The US power grid is owned and operated by power companies, the great majority of which are privately owned. According to National Public Radio, "The U.S. electric grid is a complex network of independently owned and operated power plants and transmission lines. Aging infrastructure … has forced experts to critically examine the status and health of the nation's electrical systems.”

On the other hand US bridges are almost without exception government property.

How do you explain that, according to the American Society of Civil Engineers, in 2005 the infrastructure belonging to and maintained by the government was in better shape (score: C+) than the infrastructure belonging to and maintained by private enterprise (score: D)?

Don't bother to reply. I know the answer already. My many years of researching the issue of private vs. public ownership of the means of production have persuaded me that the slogan “the government can't do anything right” has a certain basis in reality, but it is by no means a universal rule.

Furthermore I have concluded that private enterprise is guilty of just as much incompetence, waste and sundry other misdeeds as the government.
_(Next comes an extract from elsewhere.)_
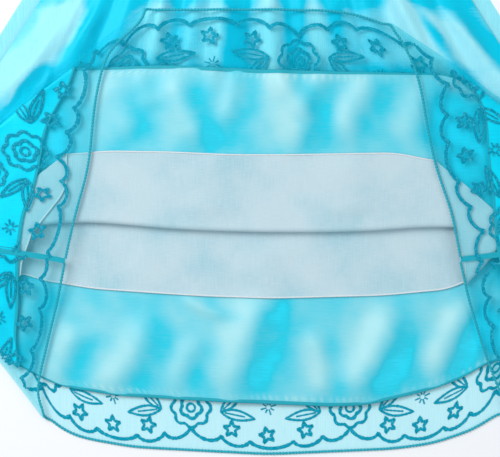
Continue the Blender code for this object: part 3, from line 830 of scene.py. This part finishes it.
def satin_cloth(colours, face):
    """Satin: its face is glossy and deep, its reverse paler and duller with drawn threads."""
    name = "Aqua satin face" if face else "Aqua satin reverse"
    if name in bpy.data.materials:
        return bpy.data.materials[name]
    material, tree, shader, where = start_material(name)
    tone = use_group(tree, cloth_tone(), Vector=where, Patch_size=0.05, Thread_length=0.018,
                     Thread_width=0.0009, Across=1.0)
    weave = use_group(tree, woven_threads(), Vector=where, Threads_per_metre=1500.0,
                      Unevenness=0.4)
    base = tuple(colours.satin_face if face else colours.satin_reverse)
    # Painted highlight and painted shade: the base colour follows the tone stored on the mesh's
    # points, so the folds, streaks and puckers painted there show as paler and deeper cloth.
    folds = node(tree, "ShaderNodeAttribute", {"attribute_name": "painted_light_and_tone"})
    patches = ranged(tree, tone.outputs["Patches"], 0.3, 0.7, -0.12, 0.12)
    threads = ranged(tree, tone.outputs["Threads"], 0.3, 0.7, -0.06, 0.06)
    pale = arithmetic(tree, "ADD", folds.outputs["Fac"], arithmetic(tree, "ADD", patches, threads))
    pale_and_highlight_colour = (0.62, 0.88, 0.93, 1.0) if face else (0.39, 0.75, 0.79, 1.0)
    share = ranged(tree, pale, 0.5 if face else 0.14, 0.95, 0.0, 1.0)
    # Painted light: where that tone is lowest, on the side triangles and under them, the colour is
    # a brighter copy of the base.
    deep = ranged(tree, pale, -0.05, 0.14, 0.0, 1.0)
    colour = blend_colours(tree, deep, tinted(base, 1.3), base + (1.0,))
    colour = blend_colours(tree, share, colour, pale_and_highlight_colour)
    tree.links.new(colour, shader.inputs["Base Color"])
    rough = ranged(tree, tone.outputs["Threads"], 0.2, 0.8, 0.28 if face else 0.4,
                   0.4 if face else 0.55)
    tree.links.new(rough, shader.inputs["Roughness"])
    shader.inputs["Specular IOR Level"].default_value = 0.45
    if face:
        shader.inputs["Specular Tint"].default_value = (0.3, 0.9, 1.0, 1.0)
    shader.inputs["Anisotropic"].default_value = 0.3
    fine = bumped(tree, shader, weave.outputs["Height"], 0.12, 0.0001)
    bumped(tree, shader, tone.outputs["Patches"], 0.35, 0.004, fine)
    return material


def petticoat_cloth(colours):
    """Thin white cloth with uneven thick threads."""
    if "White petticoat cloth" in bpy.data.materials:
        return bpy.data.materials["White petticoat cloth"]
    material, tree, shader, where = start_material("White petticoat cloth")
    upright = use_group(tree, cloth_tone(), Vector=where, Patch_size=0.06, Thread_length=0.022,
                        Thread_width=0.0011, Across=0.0)
    level = use_group(tree, cloth_tone(), Vector=where, Patch_size=0.02, Thread_length=0.010,
                      Thread_width=0.0010, Across=1.0)
    base = tuple(colours.petticoat)
    shade = (base[0] * 0.72, base[1] * 0.93, base[2] * 0.97, 1.0)
    colour = blend_colours(tree, ranged(tree, upright.outputs["Patches"], 0.3, 0.6, 0.0, 1.0),
                           shade, tinted(base, 1.05))
    slubs = arithmetic(tree, "ADD", upright.outputs["Threads"], level.outputs["Threads"])
    marks = ranged(tree, slubs, 0.8, 1.35, 0.0, 0.45)
    colour = blend_colours(tree, marks, colour, tinted(base, 1.22))
    tree.links.new(colour, shader.inputs["Base Color"])
    shader.inputs["Roughness"].default_value = 0.8
    shader.inputs["Sheen Weight"].default_value = 0.12
    shader.inputs["Specular IOR Level"].default_value = 0.3
    bumped(tree, shader, slubs, 0.2, 0.0003)
    return material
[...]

Blaming the government for everything is merely a right-wing hobby, very much cultivated in the US, where it has become a kind of folk religion.

The US is perhaps the only industrial country that lacks an integrated national power grid. Those bungling capitalists have been extremely negligent about connecting the East with the West, and Texas has its own separate grid! (At least when I researched the matter in 2003, links among those three segments were both scarce and feeble.)

If the power grid were run by the government, as I think it should be, the US would undoubtedly have been provided with an integrated power grid many, many years ago. Like Mexico, for example, where electric power was a state monopoly for many years.

I believe that judgments on economic phenomena should be based on meticulous study of the facts and not on right-wing propaganda à la Milton Friedman.